One of his former students, Nadia, spoke about the ‘Prevent’ assemblies she was forced to endure whilst at her sixth form college. Cherry-picked speaker after speaker, all ‘secular’ Muslims, spoke down to her, telling her she was not the right kind of Muslim because she had not ‘acclimatised’ to ‘British values’; a euphemism for a failure to adopt secular-liberal values. She said Prevent is marginalising and excluding Muslim young people, such that they are scared to speak out. She spoke about how her sixth form college did not allow her to pray and if she was ever caught praying she would get detention. She spoke passionately about how schools need to recognise the identity of their pupils and allow their pupils to explore, rather than stifle their identities.
Yasmine Ahmed, Director of Rights Watch UK, thanked Prevent Watch for the use of their case studies, including the boy who was questioned by social services (who had been contacted by the school) about his links to ISIS/ISIL because he wore a t-shirt emblazoned with the slogan ‘I want to be like Abu Bakr al-Siddique). She also spoke about disproportionate use of security measures against certain communities which has some similarity to Northern Ireland. Baroness Helena Kennedy interjected by saying that the difference was, in response to terrorism in Northern Ireland the British government did not intervene in schools to tell Catholic children how they should think.
The audience raised a number of pertinent points including the fact that Prevent has created a vocal base of support through training, interventions, organisations and individuals who are making a good living from it, and they will rely on the ‘safeguarding’ argument to protect Prevent and their cash cow.

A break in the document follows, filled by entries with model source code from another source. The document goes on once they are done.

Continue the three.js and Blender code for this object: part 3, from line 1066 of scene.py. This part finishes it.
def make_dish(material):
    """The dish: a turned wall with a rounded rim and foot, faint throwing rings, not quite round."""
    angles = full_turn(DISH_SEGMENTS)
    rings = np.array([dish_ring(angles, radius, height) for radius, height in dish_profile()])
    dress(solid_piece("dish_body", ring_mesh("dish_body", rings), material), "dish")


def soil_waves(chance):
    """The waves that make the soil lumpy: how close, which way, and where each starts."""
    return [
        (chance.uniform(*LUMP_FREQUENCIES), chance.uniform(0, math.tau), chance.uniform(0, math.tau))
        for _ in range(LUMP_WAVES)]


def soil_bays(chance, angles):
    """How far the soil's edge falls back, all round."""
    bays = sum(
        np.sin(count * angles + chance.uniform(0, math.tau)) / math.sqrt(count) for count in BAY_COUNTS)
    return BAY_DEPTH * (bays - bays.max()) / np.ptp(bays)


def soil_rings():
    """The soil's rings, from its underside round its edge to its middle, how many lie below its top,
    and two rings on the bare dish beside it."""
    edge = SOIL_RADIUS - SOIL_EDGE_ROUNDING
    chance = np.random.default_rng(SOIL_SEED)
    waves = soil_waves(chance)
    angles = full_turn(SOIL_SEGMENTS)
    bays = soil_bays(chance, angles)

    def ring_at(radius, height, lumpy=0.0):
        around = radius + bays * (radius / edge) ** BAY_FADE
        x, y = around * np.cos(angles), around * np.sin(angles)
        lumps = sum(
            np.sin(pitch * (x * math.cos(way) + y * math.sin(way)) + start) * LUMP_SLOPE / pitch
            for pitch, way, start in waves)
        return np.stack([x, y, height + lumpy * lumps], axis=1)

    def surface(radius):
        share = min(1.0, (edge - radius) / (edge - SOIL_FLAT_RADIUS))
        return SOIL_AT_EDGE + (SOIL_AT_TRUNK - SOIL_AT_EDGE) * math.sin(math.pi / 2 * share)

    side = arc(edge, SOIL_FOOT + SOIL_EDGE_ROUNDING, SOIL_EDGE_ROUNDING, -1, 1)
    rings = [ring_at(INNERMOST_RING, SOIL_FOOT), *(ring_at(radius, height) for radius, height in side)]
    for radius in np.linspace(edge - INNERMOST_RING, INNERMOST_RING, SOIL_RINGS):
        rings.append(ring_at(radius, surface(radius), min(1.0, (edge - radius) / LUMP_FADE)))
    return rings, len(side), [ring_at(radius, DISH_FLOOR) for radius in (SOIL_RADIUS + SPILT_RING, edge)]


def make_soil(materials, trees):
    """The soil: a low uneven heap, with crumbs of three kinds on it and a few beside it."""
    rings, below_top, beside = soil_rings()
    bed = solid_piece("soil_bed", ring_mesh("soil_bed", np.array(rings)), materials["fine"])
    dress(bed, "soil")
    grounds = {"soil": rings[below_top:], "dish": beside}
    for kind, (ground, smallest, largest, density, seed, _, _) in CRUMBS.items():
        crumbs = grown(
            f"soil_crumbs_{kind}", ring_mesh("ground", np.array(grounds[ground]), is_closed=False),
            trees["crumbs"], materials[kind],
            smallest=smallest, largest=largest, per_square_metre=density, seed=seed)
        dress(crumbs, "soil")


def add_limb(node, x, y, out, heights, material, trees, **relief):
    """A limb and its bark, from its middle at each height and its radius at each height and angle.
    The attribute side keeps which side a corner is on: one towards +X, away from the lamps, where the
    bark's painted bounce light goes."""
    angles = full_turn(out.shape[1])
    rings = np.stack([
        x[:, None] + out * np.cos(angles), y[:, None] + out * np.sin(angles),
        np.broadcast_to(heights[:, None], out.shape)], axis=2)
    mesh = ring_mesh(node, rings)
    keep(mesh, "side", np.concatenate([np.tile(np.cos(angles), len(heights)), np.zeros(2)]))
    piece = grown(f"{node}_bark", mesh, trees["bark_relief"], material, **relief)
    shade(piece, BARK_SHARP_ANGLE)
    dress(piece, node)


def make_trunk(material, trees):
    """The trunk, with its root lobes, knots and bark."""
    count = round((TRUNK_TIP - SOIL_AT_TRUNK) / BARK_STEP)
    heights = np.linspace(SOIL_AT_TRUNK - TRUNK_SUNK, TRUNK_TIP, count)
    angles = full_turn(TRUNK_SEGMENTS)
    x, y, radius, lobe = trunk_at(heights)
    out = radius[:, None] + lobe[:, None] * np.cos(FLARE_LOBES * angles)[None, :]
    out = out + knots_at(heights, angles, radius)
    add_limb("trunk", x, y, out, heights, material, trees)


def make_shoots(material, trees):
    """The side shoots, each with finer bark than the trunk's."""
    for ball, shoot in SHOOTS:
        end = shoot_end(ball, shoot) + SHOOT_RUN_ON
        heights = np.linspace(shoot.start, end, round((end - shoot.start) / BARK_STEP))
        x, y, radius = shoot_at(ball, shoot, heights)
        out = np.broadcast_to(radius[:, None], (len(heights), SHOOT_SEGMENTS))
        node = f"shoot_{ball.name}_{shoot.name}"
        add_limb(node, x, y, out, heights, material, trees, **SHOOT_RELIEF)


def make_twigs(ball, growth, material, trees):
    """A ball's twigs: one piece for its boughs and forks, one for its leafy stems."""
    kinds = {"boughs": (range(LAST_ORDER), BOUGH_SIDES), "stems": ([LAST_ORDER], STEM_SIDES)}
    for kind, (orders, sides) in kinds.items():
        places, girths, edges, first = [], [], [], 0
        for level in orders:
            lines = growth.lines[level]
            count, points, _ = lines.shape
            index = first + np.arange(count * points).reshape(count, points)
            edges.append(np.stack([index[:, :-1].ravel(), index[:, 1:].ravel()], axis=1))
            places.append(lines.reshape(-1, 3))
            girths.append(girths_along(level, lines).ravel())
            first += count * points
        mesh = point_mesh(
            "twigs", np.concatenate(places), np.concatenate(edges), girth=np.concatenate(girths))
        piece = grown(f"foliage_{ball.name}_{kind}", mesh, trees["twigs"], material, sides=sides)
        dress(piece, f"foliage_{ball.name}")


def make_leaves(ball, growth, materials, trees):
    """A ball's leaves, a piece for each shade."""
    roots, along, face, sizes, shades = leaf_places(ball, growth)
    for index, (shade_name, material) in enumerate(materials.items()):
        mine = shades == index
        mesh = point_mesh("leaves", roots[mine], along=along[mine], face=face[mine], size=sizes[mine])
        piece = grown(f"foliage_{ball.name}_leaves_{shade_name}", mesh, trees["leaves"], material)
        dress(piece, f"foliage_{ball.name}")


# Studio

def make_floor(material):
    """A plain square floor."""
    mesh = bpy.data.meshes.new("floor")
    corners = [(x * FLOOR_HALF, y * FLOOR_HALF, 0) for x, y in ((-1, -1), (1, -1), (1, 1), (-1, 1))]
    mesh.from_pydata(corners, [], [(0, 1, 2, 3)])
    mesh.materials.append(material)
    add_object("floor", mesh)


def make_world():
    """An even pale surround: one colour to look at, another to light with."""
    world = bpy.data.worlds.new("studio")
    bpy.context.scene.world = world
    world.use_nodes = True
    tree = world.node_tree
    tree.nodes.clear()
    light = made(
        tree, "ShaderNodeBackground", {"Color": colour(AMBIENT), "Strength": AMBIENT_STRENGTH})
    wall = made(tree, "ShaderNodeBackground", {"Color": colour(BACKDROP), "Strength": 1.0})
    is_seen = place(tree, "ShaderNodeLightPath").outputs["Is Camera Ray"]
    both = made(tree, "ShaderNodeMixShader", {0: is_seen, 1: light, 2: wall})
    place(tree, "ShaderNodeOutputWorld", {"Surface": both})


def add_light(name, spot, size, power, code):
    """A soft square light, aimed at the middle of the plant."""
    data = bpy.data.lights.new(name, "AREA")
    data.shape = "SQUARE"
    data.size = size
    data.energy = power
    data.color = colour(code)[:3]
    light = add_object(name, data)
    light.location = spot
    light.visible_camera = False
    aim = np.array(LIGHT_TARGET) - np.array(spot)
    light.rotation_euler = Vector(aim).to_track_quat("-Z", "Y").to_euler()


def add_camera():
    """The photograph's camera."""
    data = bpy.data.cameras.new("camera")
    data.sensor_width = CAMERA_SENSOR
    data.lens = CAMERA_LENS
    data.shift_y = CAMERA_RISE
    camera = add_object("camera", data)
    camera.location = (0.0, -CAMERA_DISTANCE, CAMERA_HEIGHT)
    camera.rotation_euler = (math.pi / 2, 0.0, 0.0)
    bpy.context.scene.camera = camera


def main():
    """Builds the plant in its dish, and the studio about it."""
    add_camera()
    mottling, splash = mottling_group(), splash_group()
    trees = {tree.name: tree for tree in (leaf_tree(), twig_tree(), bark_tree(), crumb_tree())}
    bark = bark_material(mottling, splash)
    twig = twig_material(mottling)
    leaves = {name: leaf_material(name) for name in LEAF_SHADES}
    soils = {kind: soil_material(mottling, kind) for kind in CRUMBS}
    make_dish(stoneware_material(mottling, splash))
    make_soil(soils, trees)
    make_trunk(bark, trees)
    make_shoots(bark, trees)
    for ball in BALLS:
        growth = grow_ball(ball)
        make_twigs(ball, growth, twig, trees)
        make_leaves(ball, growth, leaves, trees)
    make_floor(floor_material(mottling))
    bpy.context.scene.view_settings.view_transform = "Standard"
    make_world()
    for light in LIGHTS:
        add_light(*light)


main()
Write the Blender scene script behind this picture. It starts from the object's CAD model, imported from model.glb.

Another audience member warned about a rush to finding an alternative to Prevent, as the starting point must be to look at what Prevent claims to prevent. It does not prevent terrorism, it polices ideas and behaviours and irrationally considers Islamic ideas and practices as a first step on the path towards terrorism.
The report highlights:
- How prevent shuts down debate, creating a frightened generation that are forced to discuss issues around terrorism, identity and religion outside of the classroom. This can lead them to fall prey to simplistic narratives without the opportunity for challenge.
- The Prevent strategy is based on a flawed basis including the flawed conveyor-belt theory that sees radicalisation as a process from radical/extremist ideas to political violence. On top of this the radicalisation indicators are broad and ambiguous.
- Teachers, with minimal training, are readied to be, alongside teachers, arbiters for what counts as an ‘extremist’ view, with the threat of Ofsted overseeing compliance.
- Prevent is having a chilling effect on debate and discussion in the classroom. It is fundamentally restricting the right of Muslim children to express themselves in a way other children enjoy. Schools are not perceived as safe spaces for Muslim children, who feel as though they have to conform to a version of Islam the government deems acceptable.
- The report argues that when the CTS bill was going through Parliament, no one considered how the Prevent duty in schools would fundamentally impact the rights of children and how it is discriminatory to Muslim children.
- The report calls for Prevent to be abolished.
The report can be downloaded from: http://rwuk.org/wp-content/uploads/2016/07/preventing-education-final-to-print-3.compressed-1.pdf
Reports like this are a vindication of the principled position regarding Prevent that many individuals and organisations have taken since its inception.
It also highlights how important an organisation like Prevent Watch is. It supports the victims of Prevent and makes cases available so as to strengthen calls to abolish it. It deserves much more support from within the Muslim community.